Keras is an open-source library written in Python used for fast experimentation with deep neural networks. It is capable of running on top of TensorFlow, Microsoft Cognitive Toolkit, R, Theano, or PlaidML. It’s designed to enable fast experimentation with deep neural networks, it focuses on being user-friendly, modular, and extensible.

spaCy is a free and open-source library for Natural Language Processing (NLP) in Python with a lot of in-built capabilities. It’s becoming increasingly popular for processing and analyzing data in NLP. Unstructured textual data is produced at a large scale, and it’s important to process and derive insights from unstructured data. To do that, you need to represent the data in a format that can be understood by computers.

Gensim is a Natural Language Processing package that does ‘Topic Modeling for Humans’. It is a great package for processing texts, working with word vector models (such as Word2Vec, FastText etc) and for building topic models and lets you handle large text files without having to load the entire file in memory.

Horovod is a distributed training framework for TensorFlow, Keras, PyTorch, and MXNet made by Uber. The goal of Horovod is to make distributed Deep Learning fast and easy to use via ring-allreduce and requires only a few lines of modification to user code.

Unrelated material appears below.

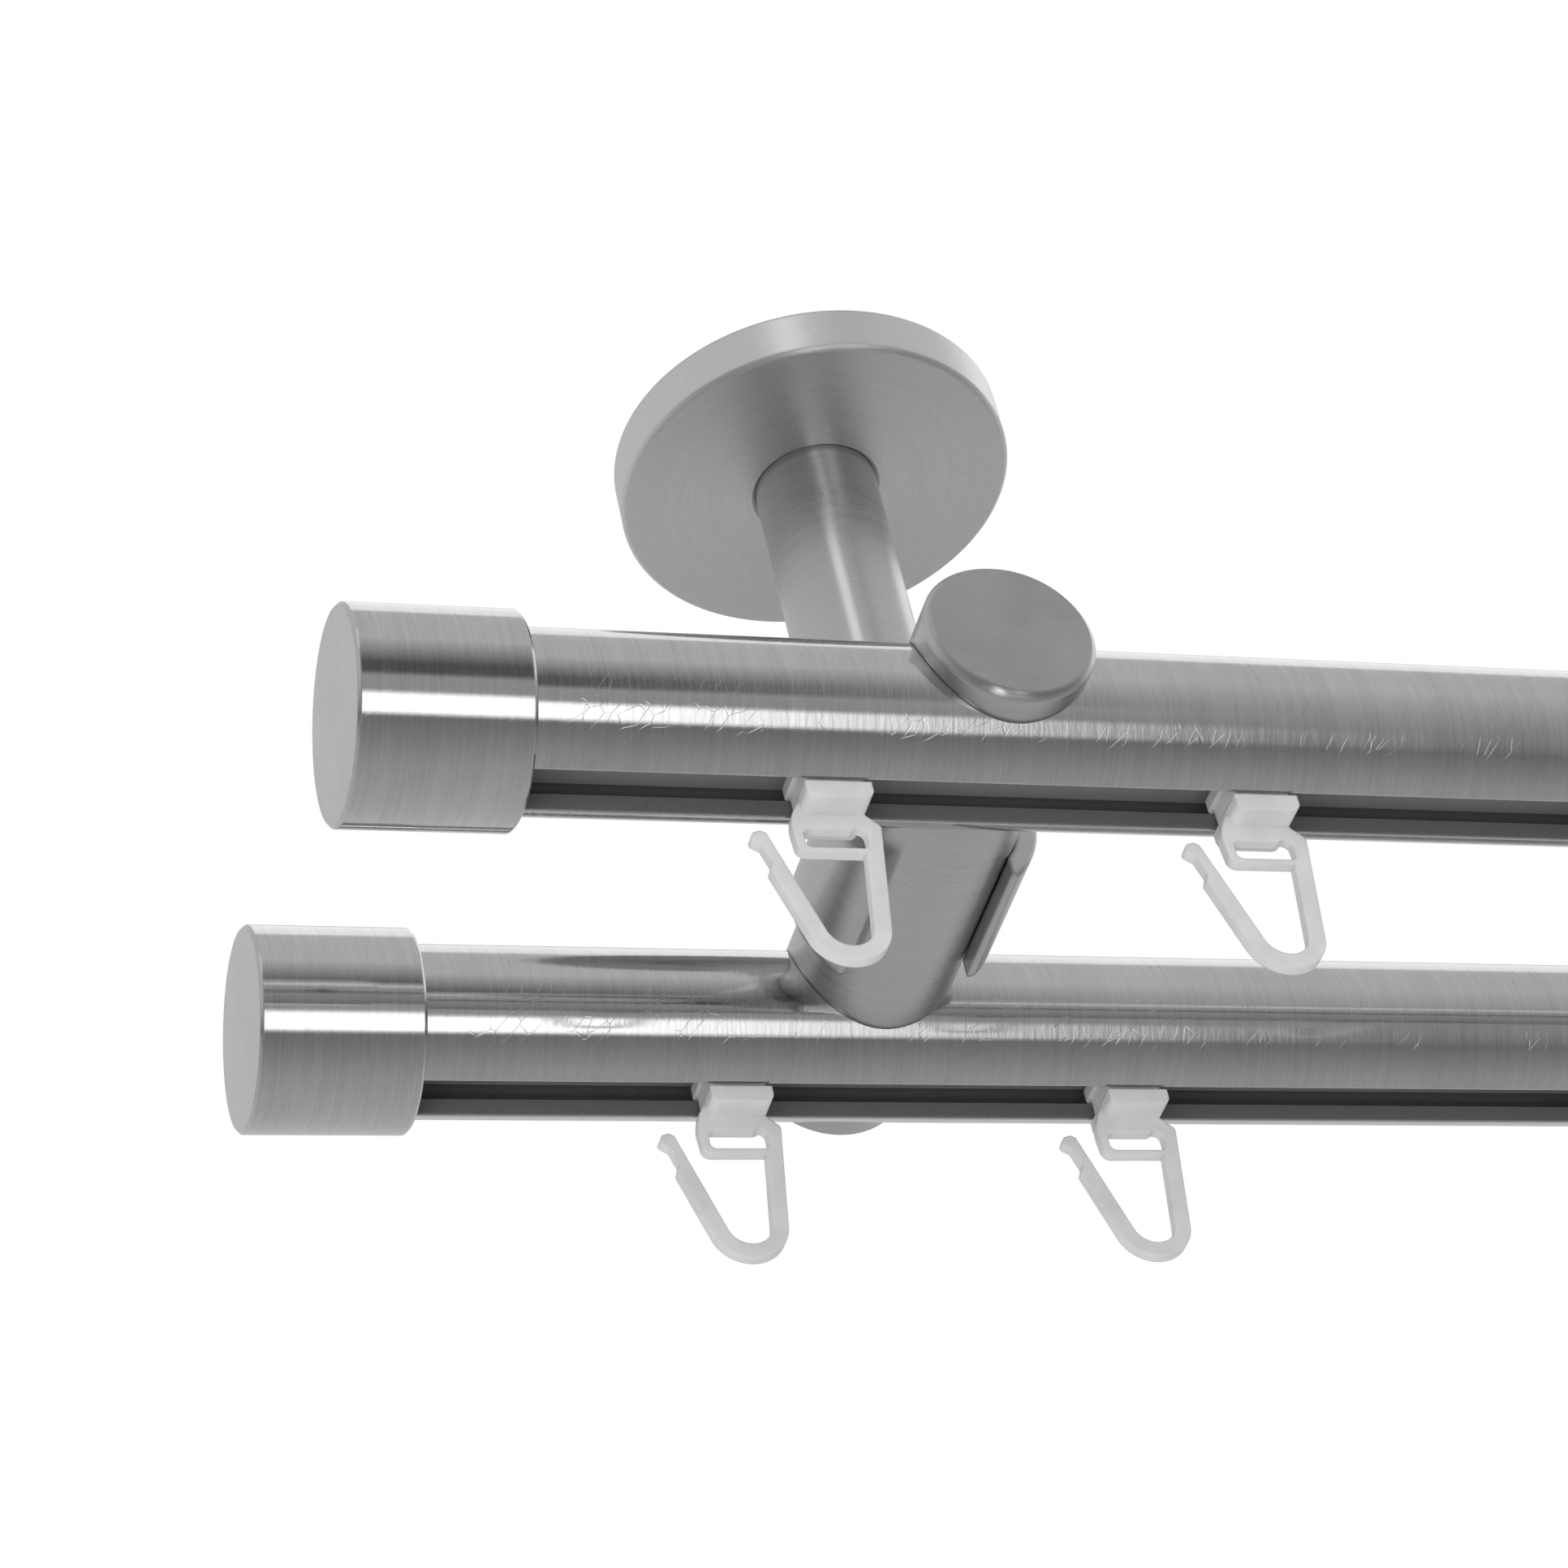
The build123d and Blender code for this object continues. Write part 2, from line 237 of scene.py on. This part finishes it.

Spark Deep Learning Pipelines provides high-level APIs for scalable deep learning in Python with Apache Spark. It provides easy-to-use APIs that enable deep learning in very few lines of code using Spark’s powerful distributed engine to scale out deep learning on massive datasets.

MXNet is a powerful open-source deep learning framework instrument used to define, train and deploy deep neural networks. It is lean, flexible and ultra-scalable i.e. it allows fast model-training and supports a flexible programming model and multiple languages.

Now, take these brilliant frameworks and build your own high impact machine learning and deep learning innovations.